Keeping Your SOPs Relevant in a Dynamic Market
The business environment, technology, and regulatory requirements are constantly changing. If your SOPs don't evolve with them, they quickly become obsolete and, worse, dangerous.
The cost of maintaining your procedures is tiny compared to the cost of not maintaining them. When procedures are outdated, employees inevitably create "workarounds." These informal processes introduce risk, inconsistency, and undermine the entire purpose of standardization.
To prevent this decay, establish a mandatory review cadence. Although some important regulatory SOPs might require monthly checks, a good baseline practice is to review and optimize all procedures at least annually. Appoint a specific process owner for each SOP. This individual is responsible for making sure the document reflects current technology and best practices.
Linking SOP updates to technology changes or major regulatory shifts is needed. If you implement a new CRM system or change a compliance reporting requirement, the corresponding SOP must be updated before the new system goes live.

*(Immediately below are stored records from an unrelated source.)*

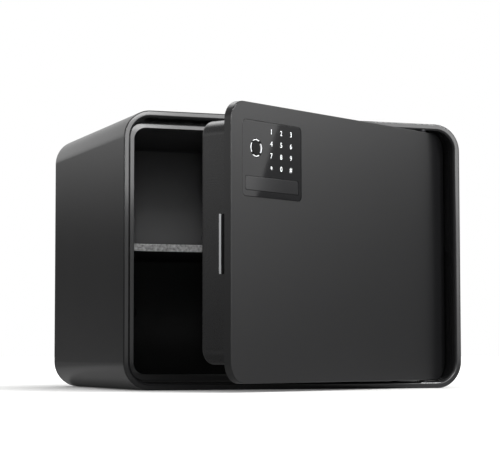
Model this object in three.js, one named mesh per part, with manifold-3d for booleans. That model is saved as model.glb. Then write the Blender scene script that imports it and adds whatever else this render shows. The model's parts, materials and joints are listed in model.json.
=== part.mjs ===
// A cabinet safe with rounded corners. Its door sits in a recess behind the front rim, turns on two
// upright pins and stands ajar. Behind the door plate a deep cover holds the bolt work and electronics.
// Millimetres. X runs to the right, Y from the front to the back, Z up. The origin is the middle of the
// footprint, on the floor. Door pieces are drawn closed: X from the door's left edge, Y from its face.

import * as THREE from 'three';
import { mergeVertices } from 'three/addons/utils/BufferGeometryUtils.js';
import Module from 'manifold-3d';

const wasm = await Module();
wasm.setup();

// Cabinet body
const width = 400;
const height = 300;
const depth = 292;
const cornerRadius = 30;
const casingWall = 2;
const backWall = 2;
const backFlange = 12;
const sheetFit = 0.05;
const linerWall = 1.2;
const linerRearSpace = 8.8;

// Front rim, its recess and the strike frame behind it
const rimBand = 4.8;
const rimLip = 2;
const rimChamfer = 0.8;
const recessDepth = 43.5;
const recessFloor = 1.5;
const lipSetback = 18.5;
const lipThickness = 3;
const lipInset = 10.2;
const lipWidth = 6.8;
const strikeWall = 1.5;
const strikeOverlap = 10;
const strikeSlotPlay = 1.3;
const swingClearance = 2;
const bumperRadius = 2.5;
const bumperPlay = 0.5;
const bumperFromPivot = 55;

// Anchor points
const anchorInset = 90;
const anchorHeight = 90;
const anchorBarrel = 6.8;
const anchorFlange = 10;
const anchorFlangeThickness = 1.4;
const anchorBore = 5;
const anchorSkin = 1.2;

// Shelf and mat
const shelfTop = 160;
const shelfThickness = 8;
const shelfFelt = 1.5;
const shelfSideGap = 1;
const shelfFrontGap = 2.4;
const shelfRearGap = 3;
const ledgeWall = 1.5;
const ledgeHeight = 14;
const ledgeReach = 13;
const ledgeSetback = 6;
const matThickness = 2.5;
const matFrontGap = 2;
const matRearGap = 2;
const matCorner = 6;

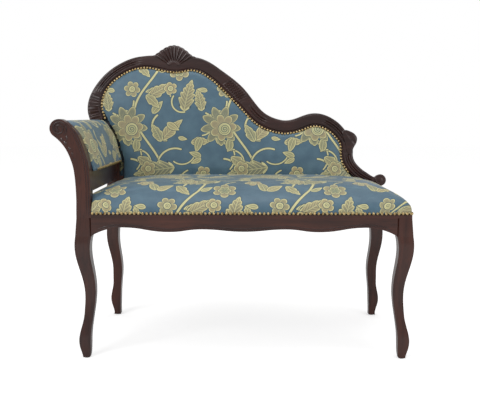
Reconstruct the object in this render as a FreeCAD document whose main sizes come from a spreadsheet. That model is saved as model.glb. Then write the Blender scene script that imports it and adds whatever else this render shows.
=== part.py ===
import FreeCAD, Part
import Sketcher
import math
import os
import sys

# Fainting couch: a raked, moulded back that sweeps down from a high arch at the left to a low
# scroll at the right, one scrolled arm, a sprung seat and four cabriole or sabre legs.
# X runs to the sitter's left as drawn (the arm is at -X), Y runs to the back, Z is up.
# The floor is Z = 0 and the origin is under the middle of the whole couch. Lengths are mm.

Vector = FreeCAD.Vector
Rotation = FreeCAD.Rotation
Placement = FreeCAD.Placement
doc = FreeCAD.newDocument("FaintingCouch")

# Driving sizes

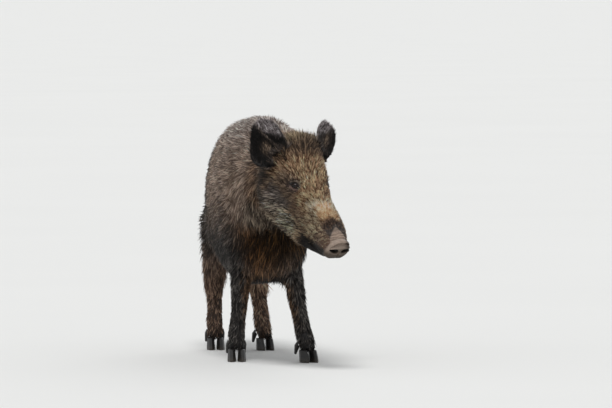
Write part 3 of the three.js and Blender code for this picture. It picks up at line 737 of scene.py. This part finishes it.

This proactive approach makes sure that your documented processes always match the reality of the work being performed.
Embedding Clarity for Sustainable High Performance
Moving from an ambiguous, chaotic workflow to a standardized operation is perhaps the most powerful step you can take toward sustainable high performance. When employees have a clear, reliable path to success, they feel more confident, less stressed, and ultimately, more productive.
SOPs provide the structure that allows teams to scale confidently, delegate effectively, and maintain quality, even during periods of rapid growth.
If you’re ready to start, don’t try to document everything at once. Pick one high-impact, frequently repeated process that currently causes confusion or errors. Document it clearly, visually, and collaboratively. Once that process is standardized, the consistency and efficiency it delivers will generate momentum, proving that clarity is, without a doubt, the engine of productivity.